**EXERCISE REQUIREMENTS:** Copy exactly the lines from the one containing "obj.data.transform(world)" through the one containing "joint for joint", both included, and nothing else.

* * *

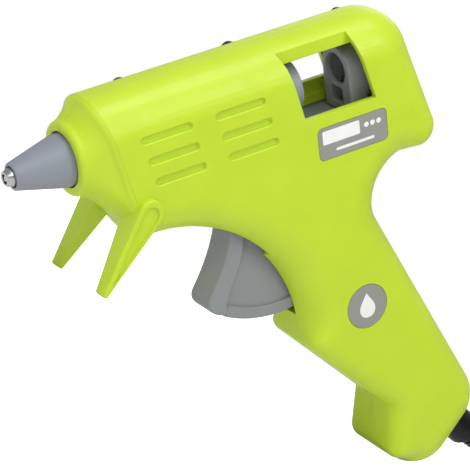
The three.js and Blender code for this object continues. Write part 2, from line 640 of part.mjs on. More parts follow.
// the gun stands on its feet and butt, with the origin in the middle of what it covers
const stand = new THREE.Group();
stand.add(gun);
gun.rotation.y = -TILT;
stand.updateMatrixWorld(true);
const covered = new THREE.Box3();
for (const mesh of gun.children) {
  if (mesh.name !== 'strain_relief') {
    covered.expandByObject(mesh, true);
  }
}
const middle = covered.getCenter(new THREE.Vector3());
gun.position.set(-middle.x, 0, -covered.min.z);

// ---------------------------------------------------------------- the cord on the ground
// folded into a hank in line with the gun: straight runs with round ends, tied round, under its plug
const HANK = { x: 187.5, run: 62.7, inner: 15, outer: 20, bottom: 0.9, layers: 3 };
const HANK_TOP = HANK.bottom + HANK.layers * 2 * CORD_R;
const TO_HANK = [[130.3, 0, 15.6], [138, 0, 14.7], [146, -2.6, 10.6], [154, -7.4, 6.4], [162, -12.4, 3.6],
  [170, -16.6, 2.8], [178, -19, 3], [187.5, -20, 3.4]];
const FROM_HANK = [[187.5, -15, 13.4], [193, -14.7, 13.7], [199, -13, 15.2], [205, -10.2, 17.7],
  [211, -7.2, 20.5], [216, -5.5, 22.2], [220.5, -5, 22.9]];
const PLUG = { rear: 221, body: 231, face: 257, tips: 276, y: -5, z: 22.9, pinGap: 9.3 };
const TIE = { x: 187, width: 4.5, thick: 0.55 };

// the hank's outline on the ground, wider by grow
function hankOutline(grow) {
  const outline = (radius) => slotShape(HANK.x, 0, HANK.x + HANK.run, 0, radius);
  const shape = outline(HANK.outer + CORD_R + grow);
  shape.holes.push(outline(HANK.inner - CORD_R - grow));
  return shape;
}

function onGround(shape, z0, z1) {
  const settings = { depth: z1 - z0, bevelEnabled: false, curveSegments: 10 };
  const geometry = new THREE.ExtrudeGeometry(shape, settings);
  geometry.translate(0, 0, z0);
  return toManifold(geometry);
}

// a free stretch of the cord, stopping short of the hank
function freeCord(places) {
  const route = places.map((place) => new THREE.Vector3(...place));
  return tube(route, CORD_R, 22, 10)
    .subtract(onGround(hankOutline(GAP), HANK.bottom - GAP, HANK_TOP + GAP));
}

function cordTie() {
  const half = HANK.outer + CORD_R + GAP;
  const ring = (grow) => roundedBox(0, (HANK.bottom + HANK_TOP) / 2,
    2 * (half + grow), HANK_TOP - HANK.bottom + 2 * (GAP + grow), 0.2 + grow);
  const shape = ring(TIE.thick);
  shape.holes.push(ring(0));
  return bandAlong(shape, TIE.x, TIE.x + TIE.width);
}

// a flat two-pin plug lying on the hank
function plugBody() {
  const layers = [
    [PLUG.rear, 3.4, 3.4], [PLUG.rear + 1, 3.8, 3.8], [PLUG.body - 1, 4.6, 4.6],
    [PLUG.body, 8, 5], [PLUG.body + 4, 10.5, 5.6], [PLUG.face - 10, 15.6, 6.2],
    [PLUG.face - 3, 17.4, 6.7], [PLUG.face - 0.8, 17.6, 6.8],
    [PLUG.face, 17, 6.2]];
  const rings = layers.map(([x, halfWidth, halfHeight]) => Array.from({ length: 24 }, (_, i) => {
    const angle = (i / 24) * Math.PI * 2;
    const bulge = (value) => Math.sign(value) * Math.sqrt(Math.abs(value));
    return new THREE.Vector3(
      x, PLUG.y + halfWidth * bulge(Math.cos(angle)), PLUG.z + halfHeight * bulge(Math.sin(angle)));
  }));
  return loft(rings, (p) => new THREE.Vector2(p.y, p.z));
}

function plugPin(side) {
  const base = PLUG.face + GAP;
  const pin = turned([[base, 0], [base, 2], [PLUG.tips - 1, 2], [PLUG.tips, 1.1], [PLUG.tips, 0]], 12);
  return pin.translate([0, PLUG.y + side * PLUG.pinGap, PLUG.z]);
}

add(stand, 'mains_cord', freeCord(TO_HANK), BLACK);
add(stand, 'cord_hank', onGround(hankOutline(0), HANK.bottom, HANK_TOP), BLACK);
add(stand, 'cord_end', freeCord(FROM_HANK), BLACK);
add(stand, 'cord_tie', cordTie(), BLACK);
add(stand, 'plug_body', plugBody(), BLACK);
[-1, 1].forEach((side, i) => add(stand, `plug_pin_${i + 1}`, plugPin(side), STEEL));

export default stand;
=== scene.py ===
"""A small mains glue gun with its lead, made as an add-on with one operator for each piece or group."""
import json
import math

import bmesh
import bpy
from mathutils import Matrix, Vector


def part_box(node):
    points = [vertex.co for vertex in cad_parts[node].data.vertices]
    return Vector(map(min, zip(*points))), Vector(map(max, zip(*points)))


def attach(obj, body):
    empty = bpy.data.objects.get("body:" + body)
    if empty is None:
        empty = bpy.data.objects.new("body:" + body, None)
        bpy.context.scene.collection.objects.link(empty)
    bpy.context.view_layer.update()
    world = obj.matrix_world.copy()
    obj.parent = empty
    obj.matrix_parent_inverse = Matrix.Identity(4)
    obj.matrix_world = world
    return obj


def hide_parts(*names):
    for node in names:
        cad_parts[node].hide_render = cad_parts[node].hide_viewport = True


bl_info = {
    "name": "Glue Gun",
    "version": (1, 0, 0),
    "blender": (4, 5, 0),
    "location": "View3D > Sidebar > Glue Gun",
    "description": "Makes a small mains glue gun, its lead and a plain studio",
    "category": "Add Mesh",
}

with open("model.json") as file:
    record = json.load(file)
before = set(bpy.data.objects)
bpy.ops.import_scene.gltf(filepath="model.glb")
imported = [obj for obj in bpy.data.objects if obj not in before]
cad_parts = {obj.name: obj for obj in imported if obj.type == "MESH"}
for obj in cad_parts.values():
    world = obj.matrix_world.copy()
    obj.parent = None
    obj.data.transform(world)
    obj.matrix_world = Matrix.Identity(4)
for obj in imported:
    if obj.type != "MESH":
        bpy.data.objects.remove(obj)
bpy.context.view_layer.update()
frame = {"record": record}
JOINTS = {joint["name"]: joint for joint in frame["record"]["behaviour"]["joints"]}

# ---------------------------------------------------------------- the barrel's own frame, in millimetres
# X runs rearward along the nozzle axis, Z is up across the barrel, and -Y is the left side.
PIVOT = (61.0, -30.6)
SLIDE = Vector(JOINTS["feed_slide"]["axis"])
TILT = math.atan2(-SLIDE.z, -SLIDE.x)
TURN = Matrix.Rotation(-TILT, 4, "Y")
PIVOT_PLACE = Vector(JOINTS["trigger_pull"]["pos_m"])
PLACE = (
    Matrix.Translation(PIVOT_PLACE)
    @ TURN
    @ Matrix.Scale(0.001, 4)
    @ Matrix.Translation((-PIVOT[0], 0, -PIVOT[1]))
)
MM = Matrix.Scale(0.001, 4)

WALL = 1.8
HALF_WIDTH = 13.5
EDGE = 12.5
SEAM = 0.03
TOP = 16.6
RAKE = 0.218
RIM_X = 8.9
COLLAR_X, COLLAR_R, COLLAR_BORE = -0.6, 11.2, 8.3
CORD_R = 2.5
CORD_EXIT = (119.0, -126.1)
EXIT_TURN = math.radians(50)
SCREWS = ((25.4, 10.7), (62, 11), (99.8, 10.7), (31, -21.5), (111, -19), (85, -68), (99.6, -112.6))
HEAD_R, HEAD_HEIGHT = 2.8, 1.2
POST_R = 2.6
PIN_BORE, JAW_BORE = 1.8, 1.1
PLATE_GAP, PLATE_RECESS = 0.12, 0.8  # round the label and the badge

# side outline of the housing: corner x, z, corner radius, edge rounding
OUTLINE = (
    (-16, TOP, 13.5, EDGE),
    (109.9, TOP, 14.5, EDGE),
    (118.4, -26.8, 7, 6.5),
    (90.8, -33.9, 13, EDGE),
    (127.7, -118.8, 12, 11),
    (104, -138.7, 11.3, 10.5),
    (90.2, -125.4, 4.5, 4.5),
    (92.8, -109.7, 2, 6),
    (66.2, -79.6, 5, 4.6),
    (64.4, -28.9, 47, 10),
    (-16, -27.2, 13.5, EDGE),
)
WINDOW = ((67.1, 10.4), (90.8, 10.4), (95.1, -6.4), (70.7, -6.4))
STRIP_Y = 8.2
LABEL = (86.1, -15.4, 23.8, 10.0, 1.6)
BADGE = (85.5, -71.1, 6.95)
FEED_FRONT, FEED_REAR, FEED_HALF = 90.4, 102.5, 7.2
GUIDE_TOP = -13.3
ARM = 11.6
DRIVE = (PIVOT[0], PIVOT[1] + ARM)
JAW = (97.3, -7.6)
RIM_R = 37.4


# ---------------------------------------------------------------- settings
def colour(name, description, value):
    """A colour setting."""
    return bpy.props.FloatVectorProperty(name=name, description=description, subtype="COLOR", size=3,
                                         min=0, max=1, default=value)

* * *

**IN RESPONSE:**
    obj.data.transform(world)
    obj.matrix_world = Matrix.Identity(4)
for obj in imported:
    if obj.type != "MESH":
        bpy.data.objects.remove(obj)
bpy.context.view_layer.update()
frame = {"record": record}
JOINTS = {joint["name"]: joint for joint in frame["record"]["behaviour"]["joints"]}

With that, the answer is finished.